Das UN-Flüchtlingshilfswerk (UNHCR) hat die Aufnahme von rund 1500 Flüchtlingen aus Griechenland in Deutschland begrüßt - sich jedoch über die Auswahlkriterien überrascht gezeigt. „Es handelt sich ja dabei um Menschen, die bereits einen Flüchtlingsstatus haben“, sagte UNHCR-Sprecher Chris Melzer. Dabei hätte das Bundesamt für Migration und Flüchtlinge (BAMF) ausreichend Kapazitäten und Know-how gehabt, um Griechenland bei der Bearbeitung von Asylanträgen zu unterstützen. „Es wäre vielleicht sinnvoller gewesen, man hätte Menschen aufgenommen, die noch vor dem Asylverfahren stehen.“ Dennoch sei es ein positives Signal, so werde die Zahl der Menschen auf den Inseln verringert - was ohnehin im Moment die dringendste Aufgabe sei. „Die Camps auf den griechischen Inseln müssen entlastet werden, sie sind immer noch bis zu vierfach überbelegt“, sagte Melzer. „Selbst mit dem besten Management kann man die Menschen bei so einer Überbelegung nicht würdig unterbringen.“ Die griechische Regierung hatte in den vergangenen Monaten verstärkt Familien und besonders Schutzbedürftige aufs Festland geholt. Noch vor einem halben Jahr lebten beispielsweise im Lager Moria auf Lesbos rund 20.000 Bewohner - also sieben Mal so viele wie eigentlich vorgesehen. Die Bundesregierung hatte sich am Dienstag darauf verständigt, 1553 zusätzliche Flüchtlinge von fünf griechischen Inseln aufzunehmen. Es handelt sich dabei um 408 Familien mit Kindern, die in Griechenland als schutzbedürftig anerkannt wurden. Zuvor hatten Brände vergangene Woche das Flüchtlingslager Moria zerstört, mehr als 12.000 Menschen wurden obdachlos.

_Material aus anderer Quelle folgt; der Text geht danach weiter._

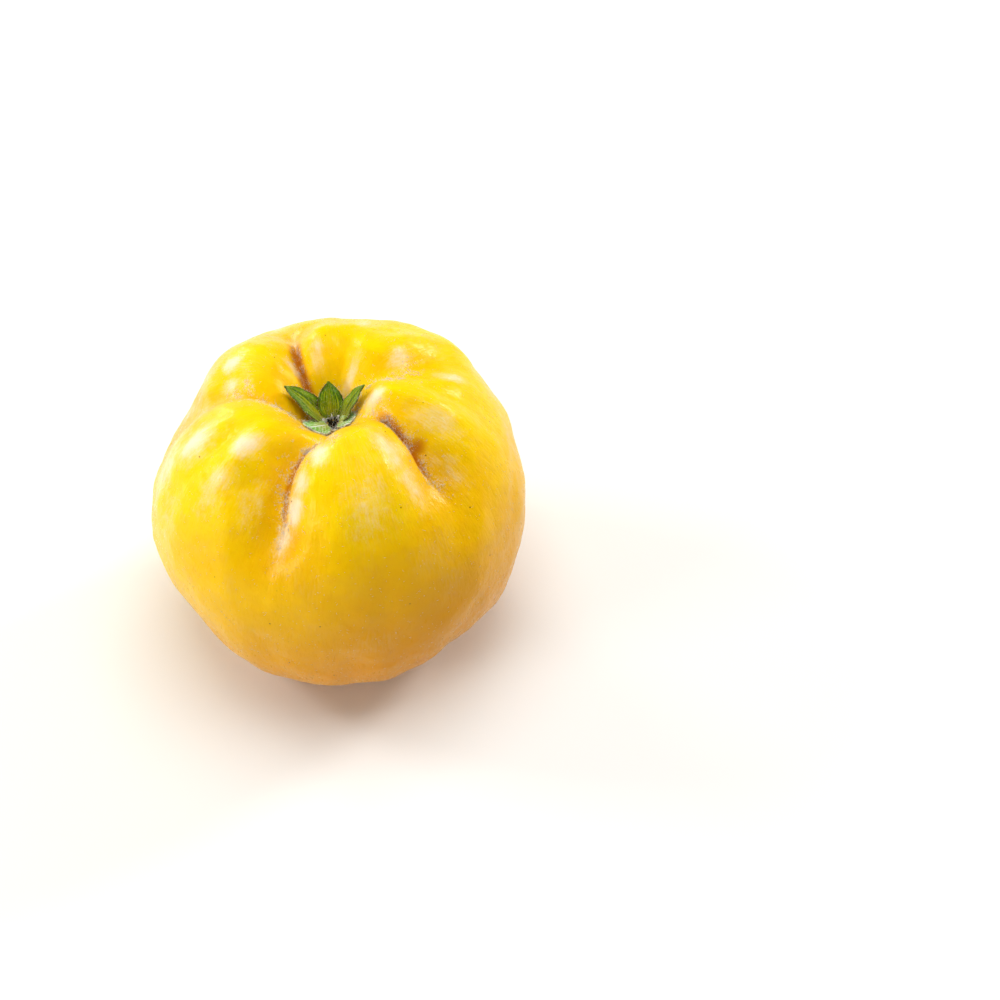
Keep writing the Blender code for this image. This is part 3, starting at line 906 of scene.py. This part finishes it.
def sepal_material(name, options, blade, vein, strength, margin):
    """A sepal: a thin leaf, matt to satin, with paler veins, a straw root and a dried or woolly margin."""
    made, tree, shader = new_material(name)
    place = add(tree, "ShaderNodeTexCoord", output="Object")
    fields = {}
    for field in ("along", "edge", "course"):
        fields[field] = add(tree, "ShaderNodeAttribute", output="Fac", attribute_name=field)
    fibres = add(tree, "ShaderNodeAttribute", output="Vector", attribute_name="fibres")
    # The fibres fan out from the root, about 0.2 mm apart
    links = {"Vector": fibres, "Scale": 1.0, "Detail": 3.0, "Roughness": 0.65}
    fields["fibres"] = add(tree, "ShaderNodeTexNoise", links, "Fac")
    for field, width in (("fluff", 0.5), ("felt", 0.35)):
        links = {"Vector": place, "Scale": 1.0 / (width * MM), "Detail": 3.0}
        fields[field] = add(tree, "ShaderNodeTexNoise", links, "Fac")
    fields["ripple"] = add(tree, "ShaderNodeMath", {0: fields["course"], 1: 0.5}, operation="PINGPONG")
    ragged = add(tree, "ShaderNodeMath", {0: fields["fluff"], 1: 0.4, 2: -0.23}, operation="MULTIPLY_ADD")
    fields["ragged"] = add(tree, "ShaderNodeMath", {0: fields["edge"], 1: ragged}, operation="ADD")
    ranges = (  # name, field, from, to, and the strengths there
        ("streaks", "fibres", 0.42, 0.58, 0.0, 0.95 - 0.75 * strength),
        ("pale streaks", "fibres", 0.46, 0.34, 0.0, 0.65),
        ("root", "along", 0.75, 0.05, 0.0, 0.85),
        ("middle", "edge", 0.95, 0.2, 0.3, 1.0),
        ("lateral", "ripple", 0.1, 0.01, 0.0, 0.3 + 0.3 * strength),
        ("inner", "edge", 0.95, 0.6, 0.0, 1.0),
        ("midrib", "edge", 0.1, 0.03, 0.0, 0.3 + 0.5 * strength),
        ("margin", "ragged", 0.84, 0.98, 0.0, 0.85),
        ("fluff", "fluff", 0.5, 0.66, 0.0, 0.4 * strength),
    )
    products = (("root", "root", "middle"), ("lateral", "lateral", "inner"))
    layers = (
        ("root", options.straw),
        ("streaks", options.dark_green),
        ("pale streaks", vein),
        ("lateral", vein),
        ("midrib", vein),
        ("fluff", options.wool),
        ("margin", margin),
    )
    surface, masks = paint(tree, blade, fields, ranges, products, layers)
    links = {0: masks["streaks"], 1: -0.5, 2: fields["felt"]}
    ribs = add(tree, "ShaderNodeMath", links, operation="MULTIPLY_ADD")
    bump = add(tree, "ShaderNodeBump", {"Height": ribs, "Strength": 0.6, "Distance": 0.14 * MM}, "Normal")
    finish = {
        "Base Color": surface,
        "Normal": bump,
        "Roughness": 0.55,
        "Subsurface Weight": 0.1,
        "Subsurface Radius": (0.4, 1.0, 0.1),
        "Subsurface Scale": 0.5 * MM,
        "Specular IOR Level": 0.3,
        "Sheen Weight": 0.1,
    }
    set_inputs(tree, shader, finish)
    return made


def make_cup(options, material):
    """The cup of the calyx: a short flared wall with a rounded rim, coloured as a woolly sepal's root."""
    tube = {"vertices": 40, "radius": options.cup_radius, "depth": options.cup_height}
    cup = primitive("calyx_cup", bpy.ops.mesh.primitive_cylinder_add, end_fill_type="NOTHING", **tube)
    places = points_of(cup)
    high = places[:, 2] > 0.0
    places[:, :2] *= np.where(high, 0.92, 0.68)[:, None]
    places[:, 2] = options.eye_height + GAP + np.where(high, options.cup_height, 0.0)
    set_points(cup, places)
    thicken(cup, 0.55 * MM, 2)
    finish_piece(cup, material, "sepal", "calyx")


def margin_hairs(options, down, draw):
    """Wool along the sepals' margins and over the two woolly ones, and curls in the cup's mouth."""
    roots, along, sizes = [], [], []
    for sepal in SEPALS:
        count = WOOLLY_HAIRS if sepal.woolly else MARGIN_HAIRS
        share = draw.uniform(0.02, 0.97, count)
        side = np.sign(draw.normal(size=count))
        if sepal.woolly:
            side = side * draw.uniform(0.1, 1.0, count) ** 0.25
        x = side * sepal.width / 2.0 * sepal_outline(share) * MM
        feet, swing = sepal_places(sepal, options, share, x, sepal.fold * np.abs(x))
        roots.append(clear_of_skin(feet, 0.3 * MM))
        away = np.stack([-np.sin(swing) * side, np.cos(swing) * side, np.full(count, 0.6)], axis=1)
        along.append(unit(away + 0.7 * draw.normal(size=(count, 3))))
        sizes.append(draw.uniform(0.35, 0.9, count) * MM * (1.0 if sepal.woolly else 0.7))
    turn = draw.uniform(0.0, 2.0 * math.pi, CURLS)
    radius = draw.uniform(1.2, 2.9, CURLS) * MM
    level = options.eye_height + draw.uniform(0.9, 2.2, CURLS) * MM
    roots.append(np.stack([radius * np.cos(turn), radius * np.sin(turn), level], axis=1))
    along.append(unit(draw.normal(size=(CURLS, 3)) + np.array([0.0, 0.0, 0.5])))
    sizes.append(draw.uniform(0.8, 1.6, CURLS) * MM)
    roots, along, sizes = np.concatenate(roots), np.concatenate(along), np.concatenate(sizes)
    bend = 0.5 * draw.normal(size=roots.shape)
    tint = draw.uniform(0.7, 1.0, len(roots))
    fine = 0.8 * down.hair_radius
    hairs = grow_hairs("calyx_wool", hair_template(1), roots, along, bend, sizes, fine, tint)
    finish_piece(hairs, wool_material("calyx wool", options.wool, down.tan), "sepal")


def make_calyx():
    """The calyx: cup, five sepals and their wool."""
    options = settings("quince_calyx")
    down = settings("quince_down")
    green = sepal_material("green sepal", options, options.green, options.straw, 0.25, options.dried)
    woolly = sepal_material("woolly sepal", options, options.pale_green, options.wool, 0.9, options.wool)
    make_cup(options, woolly)
    for index, sepal in enumerate(SEPALS):
        make_sepal(sepal, index + 1, options, woolly if sepal.woolly else green)
    margin_hairs(options, down, np.random.default_rng(down.seed + 1))


def tube_along(name, line, radii):
    """A closed six-sided tube through a line of points, with a radius for each, made a mesh."""
    curve = bpy.data.curves.new(name, "CURVE")
    curve.dimensions = "3D"
    curve.bevel_depth = 1.0
    curve.bevel_resolution = 1
    curve.use_fill_caps = True
    spline = curve.splines.new("POLY")
    spline.points.add(len(line) - 1)
    for point, place, radius in zip(spline.points, line, radii):
        point.co = (*place, 1.0)
        point.radius = radius
    tube = new_object(name, curve)
    take(tube)
    bpy.ops.object.convert(target="MESH")
    tube = bpy.context.active_object
    edit(tube, (bpy.ops.mesh.remove_doubles, {"threshold": 0.001 * MM}))
    return tube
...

„Diesen Menschen muss geholfen werden“
Die Kritik an einer mutmaßlichen „Moria-Taktik“ teilt Melzer nicht. „Wenn in Moria Menschen Brände gelegt haben, dann einzelne. Wir können nicht alle 12.000 Bewohner unter Kollektivstrafe stellen.“ Gut die Hälfte der Menschen seien Frauen und Kinder. „Diesen Menschen muss geholfen werden“.

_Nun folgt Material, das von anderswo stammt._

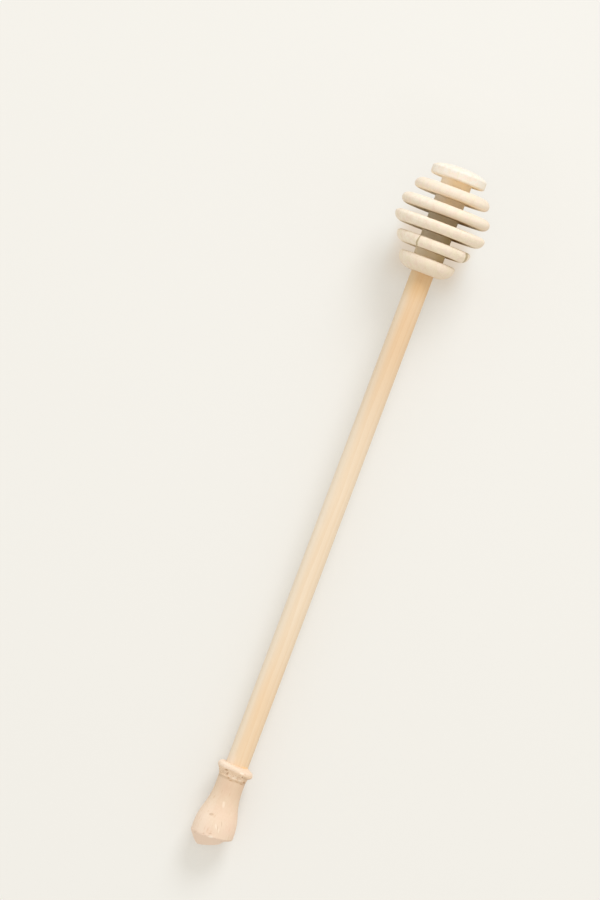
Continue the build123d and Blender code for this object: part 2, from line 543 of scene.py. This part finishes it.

Griechische Politiker hatten zuletzt vor einer „Moria-Taktik“ gewarnt, wonach Feuer auch in anderen Flüchtlingslagern auf den Inseln Samos, Chios, Leros und Kos gelegt werden könnten - vor allem, wenn die Menschen von Lesbos nun aufs Festland oder nach Mittel- und Nordeuropa gebracht würden. Griechische Regierungsvertreter haben daher mehrfach betont, dass alle rund 12.000 Bewohner des abgebrannten Lagers Moria weiter vor Ort versorgt und nicht auf das Festland gebracht werden sollen.

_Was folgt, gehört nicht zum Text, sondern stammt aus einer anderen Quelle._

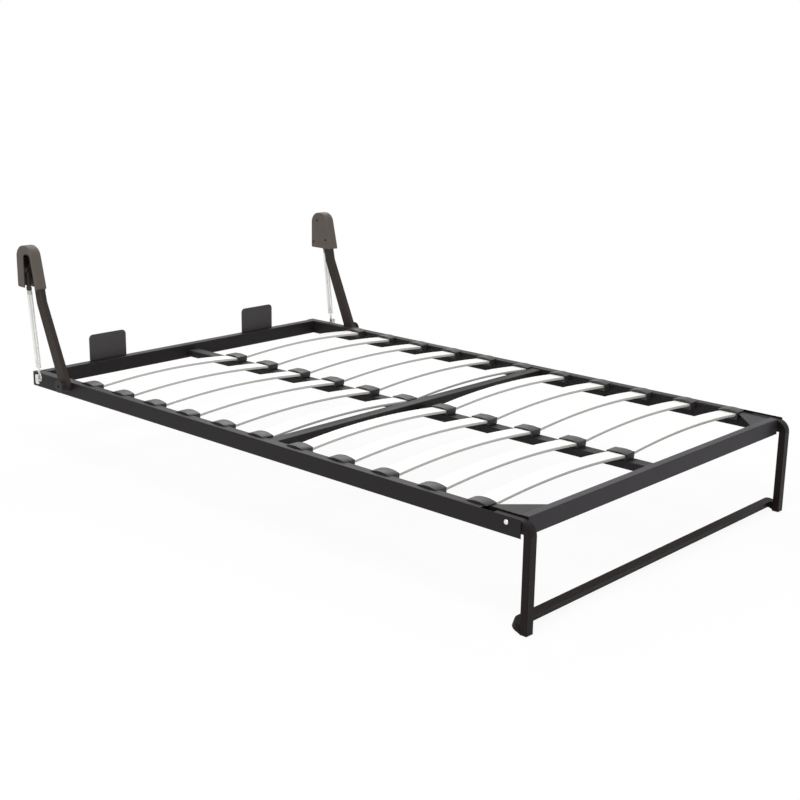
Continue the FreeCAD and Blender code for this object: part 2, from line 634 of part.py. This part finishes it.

Und wie soll es auf Lesbos weitergehen? Melzer sieht den aktuell diskutierten Bau eines europäischen Asylzentrums als erste gute Lösung. „Solch ein Zentrum muss modern sein und gut funktionieren, mit richtiger Infrastruktur und ausreichend Personal. Wir wollen zwar keine Schnellverfahren, aber schnelle Asylverfahren. Es kann nicht sein, dass die Menschen Monate oder zum Teil Jahre auf eine Entscheidung warten müssen.“ Liefe es schneller bei der Bearbeitung, könnten auch die Inseln zügiger entlastet werden.